NIELSEN: When we look at the current challenges in the Pacific. It’s an important moment with the Pacific Island Forum. The US has made a huge announcement there about increasing their diplomatic presence, reinstating the Peace Corps. How critical is that at this time, and is this going to antagonise China?

DEPUTY PRIME MINISTER: Look, I think it’s a really welcome announcement from the United States. It demonstrates their interest but more than that their willingness to back that interest up with real commitments and real engagement in the Pacific. And I’ve got to say as somebody who’s been interested in the Pacific for a long time it brings joy to my heart to see this announcement and what the US is doing here. And it’s really important that as the United States becomes engaged in the Pacific in this way that obviously we also step up. We certainly intend to. And you’ve seen a real focus from our government on the Pacific in the work that Penny Wong has been doing as Foreign Minister. It’s really important that we are working closely with the US, coordinating to make sure that we maximise their engagement and our own for the betterment of the people of the Pacific.

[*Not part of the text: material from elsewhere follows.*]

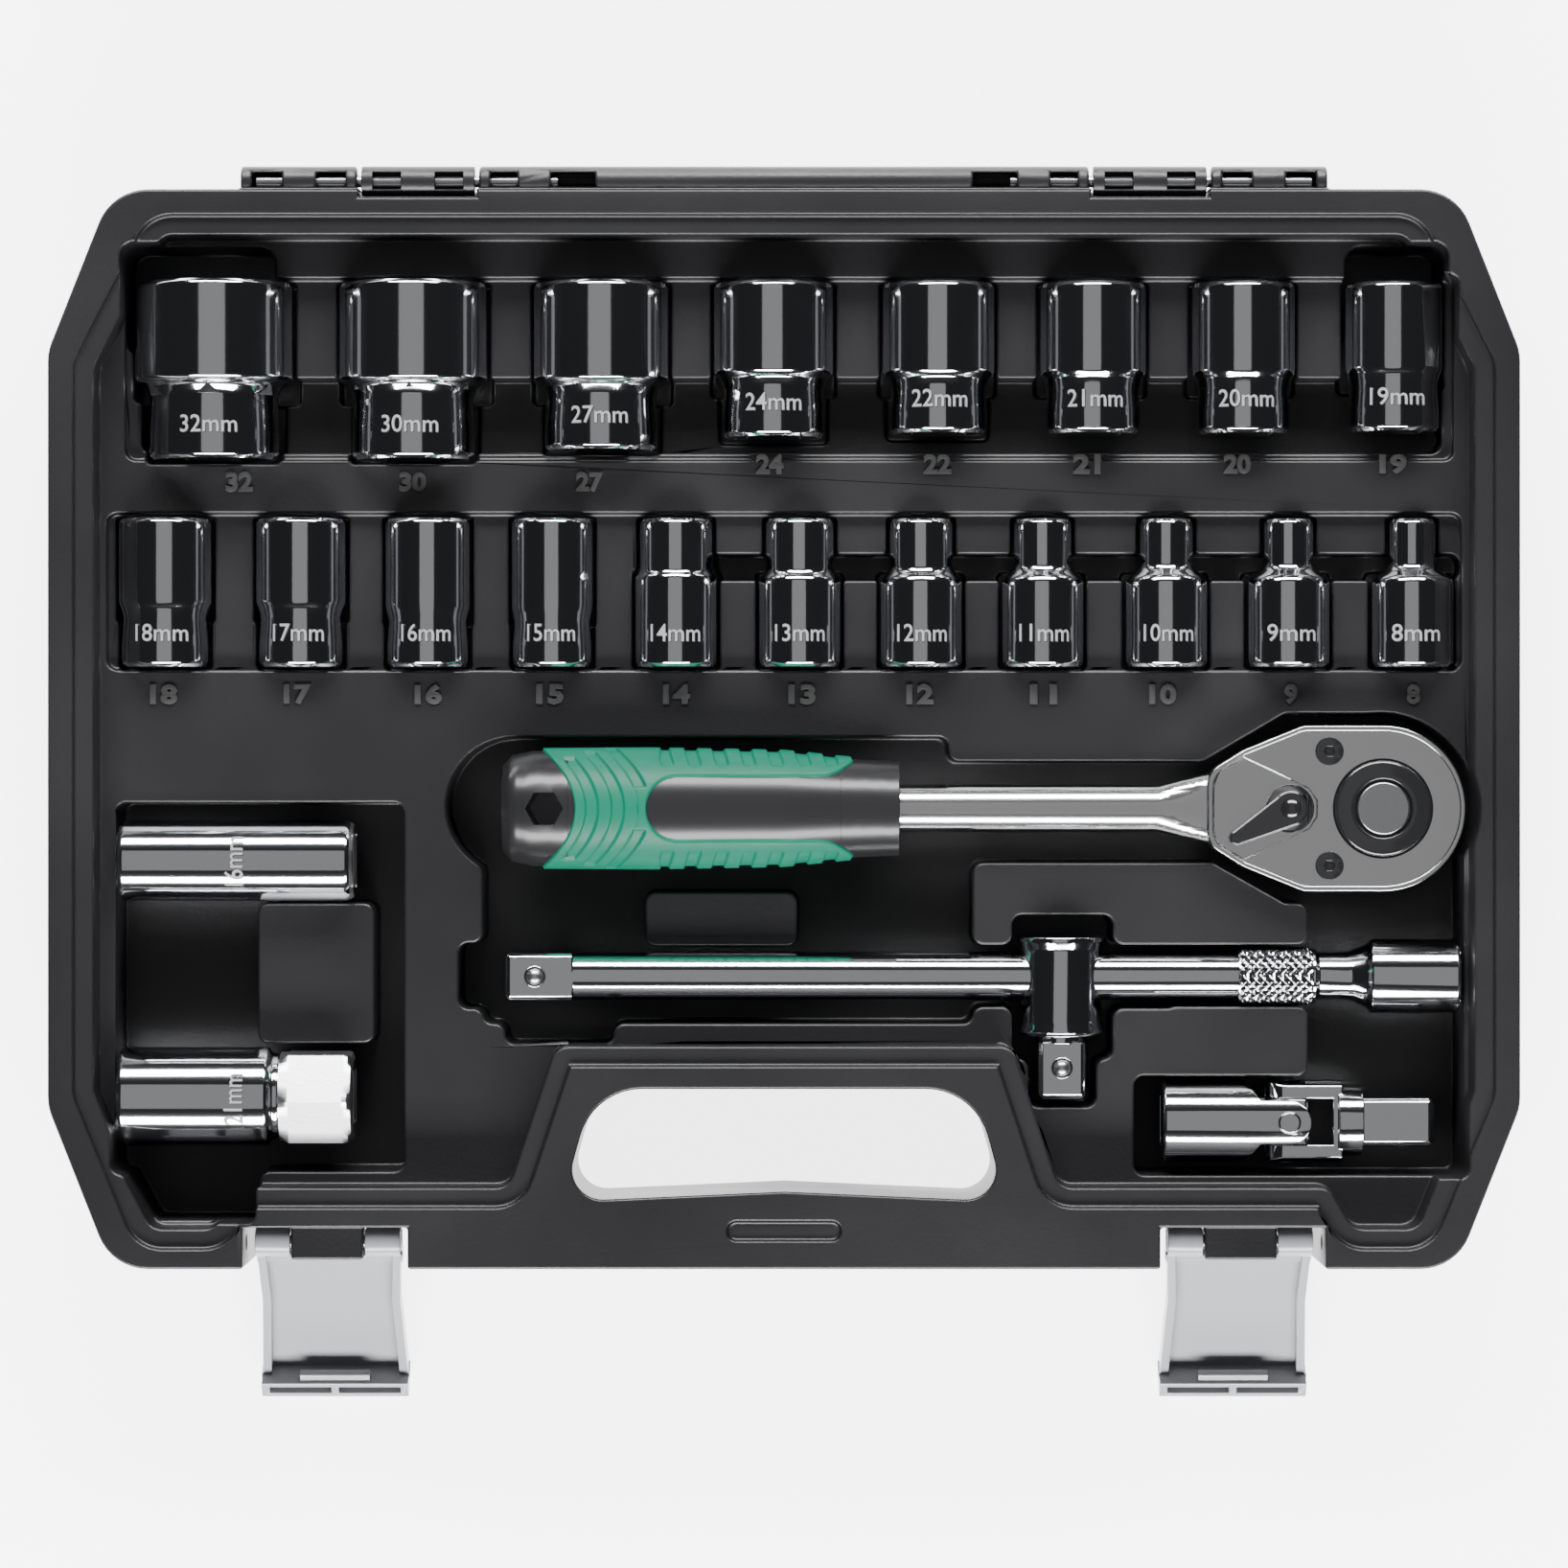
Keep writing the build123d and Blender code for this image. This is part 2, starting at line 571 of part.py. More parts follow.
def make_inlay():
    ring = grip_place((grip_blank(1.0, 0.25) & sleeve_span()) - grip_blank(1.0, 1.58))
    return ring & (Pos(grip_left, head_y, head_z) * inlay_window(-0.05))


# ---------------------------------------------------------------- extension bar and tee head
def make_bar():
    length = bar_right - bar_left
    shaft = lathe(
        [
            (0, 14), (bar_r - 0.4, 14), (bar_r, 15), (bar_r, length - 58),
            (7.3, length - 57.2), (7.3, length - 38.5),
            (bar_r, length - 37.6), (bar_r, length - 30), (8.4, length - 25), (10.0, length - 23.6),
            (10.0, length - 0.8), (9.2, length), (0, length),
        ]
    )
    drive = extrude(Rectangle(square, square), 18.0)
    drive = chamfer(drive.faces().sort_by(Axis.Z)[0].edges(), 1.2)
    drive &= rod((0, 0, 0), (0, 0, 1), 8.2, 18.0)
    shaft += drive
    shaft -= Pos(0, 0, length - 16) * extrude(Rectangle(square_hole, square_hole), 20)
    shaft -= rod((0, 0, 8.0), (-1, 0, 0), ball_r + 0.05, 12)
    return Pos(bar_left, bar_y, bar_z) * Rot(0, 90, 0) * shaft


def make_tee():
    """Collar with a cross hole for the bar and a drive square below it."""
    length = tee_top - tee_bottom
    lower = [(0, 0), (tee_r + 1.0, 0), (tee_r + 1.2, 1.2), (tee_r, 4)]
    upper = [(tee_r, length - 4), (tee_r + 0.8, length - 1), (tee_r, length), (0, length)]
    collar = lathe(lower + upper)
    collar -= rod((-30, 0, tee_top - bar_y), (1, 0, 0), bar_r + 0.08, 60)
    neck = rod((0, 0, length - 1), (0, 0, 1), 6.8, 3.2)
    drive = Pos(0, 0, length + 1.6) * extrude(Rectangle(square, square), tee_bottom - tee_square_end - 1.6)
    drive = chamfer(drive.faces().sort_by(Axis.Z)[-1].edges(), 1.2)
    drive &= rod((0, 0, 0), (0, 0, 1), 8.2, 60)
    body = collar + neck + drive
    body -= rod((0, 0, length + 8.5), (0, 1, 0), ball_r + 0.05, 12)
    return Pos(tee_x, tee_top, bar_z) * Rot(90, 0, 0) * body


# ---------------------------------------------------------------- universal joint
def make_joint_socket():
    """Female half: socket body with two flat ears above and below the cross."""
    length = cross_x - joint_left
    body = rod((0, 0, 0), (1, 0, 0), 10.9, length - 11)
    body = chamfer(body.faces().sort_by(Axis.X)[0].edges(), 0.8)
    taper = [(-11.5, -10.9), (-11.5, 10.9), (-7.5, 5.9), (0, 5.9), (0, -5.9), (-7.5, -5.9)]
    ears = Pos(length, 0, 0) * prism(taper, -10.9, 10.9) + rod((length, 0, -10.9), (0, 0, 1), 5.9, 21.8)
    ears &= rod((0, 0, 0), (1, 0, 0), 10.9, 60)
    ears -= slab(length - 11.1, length + 12, -12, 12, -6.2, 6.2)
    body = body + ears
    body -= slab(-1, 14.5, -square_hole / 2, square_hole / 2, -square_hole / 2, square_hole / 2)
    body -= rod((length, 0, -12), (0, 0, 1), 2.8, 24)
    return Pos(joint_left, joint_y, joint_z) * body


def make_joint_cross():
    """Centre block with the upright pin through both ears."""
    block = Box(12.0, 12.0, 12.0)
    block &= rod((0, 0, -8), (0, 0, 1), 7.6, 16) & rod((0, -8, 0), (0, 1, 0), 7.6, 16)
    block -= rod((0, -8, 0), (0, 1, 0), 2.6, 16)
    block += rod((0, 0, -11.2), (0, 0, 1), 2.75, 22.4)
    block -= rod((0, -8, 0), (0, 1, 0), 2.6, 16)
    return Pos(cross_x, joint_y, joint_z) * block


def make_joint_drive():
    """Male half: two upright ears beside the cross, a shoulder and the drive square."""
    reach = joint_right - cross_x
    ears = slab(0, 14.5, -10.9, 10.9, -5.9, 5.9) + rod((0, -10.9, 0), (0, 1, 0), 5.9, 21.8)
    ears &= rod((-10, 0, 0), (1, 0, 0), 11.2, 60)
    ears -= slab(-12, 12.0, -6.2, 6.2, -12, 12)
    collar = rod((13.5, 0, 0), (1, 0, 0), 9.4, 6.5)
    drive = slab(19.0, reach, -square / 2, square / 2, -square / 2, square / 2)
    drive = chamfer(drive.faces().sort_by(Axis.X)[-1].edges(), 1.4)
    drive &= rod((0, 0, 0), (1, 0, 0), 8.2, 60)
    body = ears + collar + drive
    body -= rod((0, -12, 0), (0, 1, 0), 2.55, 24)
    body -= rod((reach - 8.0, 0, 0), (0, -1, 0), ball_r + 0.05, 12)
    return Pos(cross_x, joint_y, joint_z) * body


def make_joint_pins():
    """The two short pins of the male half, pressed into its ears and turning in the cross."""
    pins = rod((0, -11.0, 0), (0, 1, 0), 2.52, 7.4) + rod((0, 3.6, 0), (0, 1, 0), 2.52, 7.4)
    return Pos(cross_x, joint_y, joint_z) * pins


def lying_ball(x, y, z, axis, proud):
    return make_ball((x, y, z), axis, proud)


nodes = {
    "case_tray": make_tray(),
    "hinge_pin_left": make_hinge_pin(-1),
    "hinge_pin_right": make_hinge_pin(1),
    "lid_knuckle_left": make_lid_knuckle(knuckle_b, (-101.5, -92.5)),
    "lid_knuckle_right": make_lid_knuckle(knuckle_d, (92.5, 101.5)),
    "latch_left": place_latch(make_latch(), -1),
    "latch_right": place_latch(make_latch(), 1),
    "latch_pin_left": make_latch_pin(-1),
    "latch_pin_right": make_latch_pin(1),
}
for row, mouth_y, axis_z in [(row1, row1_mouth_y, row1_axis_z), (row2, row2_mouth_y, row2_axis_z)]:
    for size, dims in row.items():
        nodes[f"socket_{size}"] = make_socket(size, *dims, mouth_y, axis_z)
nodes["plug_socket_16"] = make_plug_socket(16, plug16_y, plug16_d, False)
nodes["plug_socket_21"] = make_plug_socket(21, plug21_y, plug21_d, True)
nodes["plug_insert_16"] = make_plug_insert(16, plug16_y)
nodes["plug_insert_21"] = make_plug_insert(21, plug21_y)
nodes["ratchet_head"] = make_head()
nodes["ratchet_cover"] = make_cover()
nodes["ratchet_cover_screws"] = make_cover_screws()
nodes["ratchet_gear"] = make_gear()
nodes["ratchet_ball"] = ratchet_place(make_ball((0, 0, -head_half_t - 9.5), (0, -1, 0), 1.0))
nodes["release_button"] = make_button()
nodes["release_spring"] = make_button_spring()
nodes["reversing_lever"] = make_lever()
nodes["ratchet_pawl"] = make_pawl()
nodes["pawl_pin"] = make_pawl_pin()
nodes["pawl_plunger"] = make_plunger()
nodes["grip_core"] = make_grip()
nodes["grip_sleeve"] = make_sleeve()
nodes["grip_inlay"] = make_inlay()
nodes["extension_bar"] = make_bar()
nodes["extension_ball"] = lying_ball(bar_left + 8.0, bar_y, bar_z, (0, 0, 1), 1.0)
nodes["tee_head"] = make_tee()
nodes["tee_ball"] = lying_ball(tee_x, tee_bottom - 8.5, bar_z, (0, 0, 1), 1.0)
nodes["joint_socket"] = make_joint_socket()
nodes["joint_cross"] = make_joint_cross()
nodes["joint_drive"] = make_joint_drive()
nodes["joint_pins"] = make_joint_pins()
nodes["joint_ball"] = lying_ball(joint_right - 8.0, joint_y, joint_z, (0, -1, 0), 1.0)

os.makedirs("parts", exist_ok=True)
for name, solid in nodes.items():
    solid.label = name
    export_step(solid, f"parts/{name}.step")
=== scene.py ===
"""Socket wrench set in its open case: surfaces, materials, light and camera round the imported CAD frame."""

import json
import logging
import math
from dataclasses import dataclass, field
from enum import Enum
from typing import Callable, Dict, List, Optional, Sequence, Tuple

import bmesh
import bpy
import numpy as np
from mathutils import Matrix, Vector

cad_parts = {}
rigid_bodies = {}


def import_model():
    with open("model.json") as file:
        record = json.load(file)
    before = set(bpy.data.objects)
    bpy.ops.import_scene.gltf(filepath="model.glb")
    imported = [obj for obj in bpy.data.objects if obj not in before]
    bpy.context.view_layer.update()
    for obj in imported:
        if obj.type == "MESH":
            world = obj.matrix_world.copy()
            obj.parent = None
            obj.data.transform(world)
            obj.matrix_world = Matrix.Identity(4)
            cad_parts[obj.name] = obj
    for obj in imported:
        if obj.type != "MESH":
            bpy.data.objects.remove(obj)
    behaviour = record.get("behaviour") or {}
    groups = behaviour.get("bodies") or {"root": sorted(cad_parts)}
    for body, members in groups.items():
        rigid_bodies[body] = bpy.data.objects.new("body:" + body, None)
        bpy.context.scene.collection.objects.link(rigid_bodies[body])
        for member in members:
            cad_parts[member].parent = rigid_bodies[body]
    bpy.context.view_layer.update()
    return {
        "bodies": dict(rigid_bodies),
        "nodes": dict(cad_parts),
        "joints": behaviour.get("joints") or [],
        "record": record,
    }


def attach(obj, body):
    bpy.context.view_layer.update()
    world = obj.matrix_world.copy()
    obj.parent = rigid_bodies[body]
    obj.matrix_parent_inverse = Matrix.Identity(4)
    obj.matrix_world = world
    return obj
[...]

NIELSEN: Is China the biggest security threat to Australia?

DEPUTY PRIME MINISTER: Look, I think as China seeks to shape the world around it in a way that we’ve not seen before it does give rise to a number of challenges that we’ve not experienced in a long time. And it is a large part of why we say that we do face the most complex set of strategic circumstances that we have since the end of the Second World War. And that what means is that we’ve got to be a very clear eyed about what Australia’s national interest is, we’ve got to be very forthright in asserting that interest, and we’re doing all of that. We’ve got to be, as I say, very sober and professional and diplomatic in the way in which we speak with our international voice, and that’s the way in which you will see us go about our business.